F_train: (1900, 101)
U_train: (1900, 2397)
F_test: (100, 101)
U_test: (100, 2397)
X_trunk: (2397, 2)


## Create model and train the network

In [10]:
num_layers = 4
layer_width = 128
model = DeepONet(n_branch = inp_grid_points, n_trunk = 2, \
                 width = layer_width, depth = num_layers, \
                 p = num_br_tr_outputs, \
                 act=torch.relu)

In [None]:
# Create data set
batch_size = 100
epochs = 10000
lr = 1.0e-3

# Train
model.train(train_data, test_data, batch_size=batch_size, epochs = epochs, lr = lr)

Epoch:     0, Train Loss (rel l2): 9.324e-01, Test Loss (rel l2): 8.782e-01, Time (sec): 0.269
Epoch:   100, Train Loss (rel l2): 4.514e-03, Test Loss (rel l2): 4.845e-03, Time (sec): 0.205


In [None]:
## Plotting the loss history
num_epoch = model.train_loss_log.shape[0]
x = np.linspace(1, num_epoch, num_epoch)
fig = plt.figure(constrained_layout=False, figsize=(6, 6))
gs = fig.add_gridspec(1, 1)
ax = fig.add_subplot(gs[0])
ax.plot(x, model.train_loss_log[:, 0], color='blue', label='Training Loss')
ax.plot(x, model.test_loss_log[:, 0], color='red', label='Testing Loss')
ax.set_yscale('log')
ax.set_ylabel('Loss')
ax.set_xlabel('Epochs')
ax.legend(loc='best')
fig.tight_layout()
fig.savefig(results_dir+'loss_his.png',  bbox_inches='tight')
plt.show()

## Test and plot the output of network

In [None]:
test_out = test_data['y_out']
test_pred = model.predict(test_data).detach().numpy()

print('test_out shape: {}, test_pred shape: {}'.format(test_out.shape, test_pred.shape))

error = np.linalg.norm(test_out - test_pred, axis = 1)/np.linalg.norm(test_out, axis = 1)

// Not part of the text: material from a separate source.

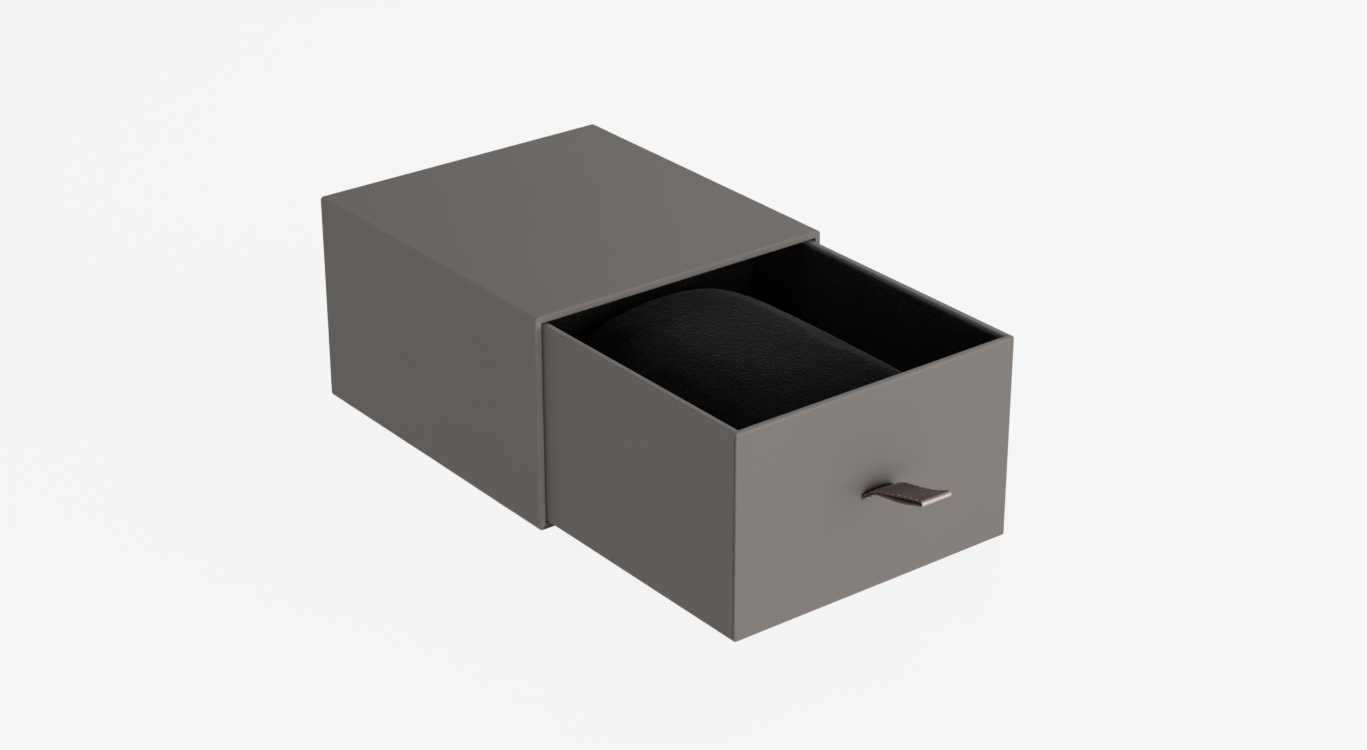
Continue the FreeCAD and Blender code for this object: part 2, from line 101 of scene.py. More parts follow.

print('Num tests: {:5d}, Mean Loss (rel l2): {:.3e}, Std Loss (rel l2): {:.3e}'.format(num_test, np.mean(error), np.std(error)))

In [None]:
rows, cols = 4, 4
fs = 20
fig, axs = plt.subplots(rows, cols, figsize=(16, 16))

decode = True

for i in range(rows):
    for j in range(cols):
        i_plot = i*cols + j

        i_pred = test_pred[i_plot, :]
        i_truth = test_out[i_plot, :]
        if decode:
            i_pred = out_decencoder.decoder(i_pred)
            i_truth = out_decencoder.decoder(i_truth)

        i_diff = i_pred - i_truth
        i_diff_norm = np.linalg.norm(i_diff) / np.linalg.norm(i_truth)
        print('i_plot = {:5d}, error (rel l2): {:.3e}'.format(i_plot, i_diff_norm))

        nodes = X_trunk

        cbar = field_plot(axs[i,j], i_diff, nodes)

        divider = make_axes_locatable(axs[i,j])
        cax = divider.append_axes('right', size='8%', pad=0.03)
        cax.tick_params(labelsize=fs)
        fig.colorbar(cbar, cax=cax, orientation='vertical')

        axs[j,i].axis('off')

fig.tight_layout()
fig.suptitle('Error in the solution field', fontsize=1.5*fs, y=1.025)
fig.savefig(results_dir+'sample_error_plots.png',  bbox_inches='tight')
plt.show()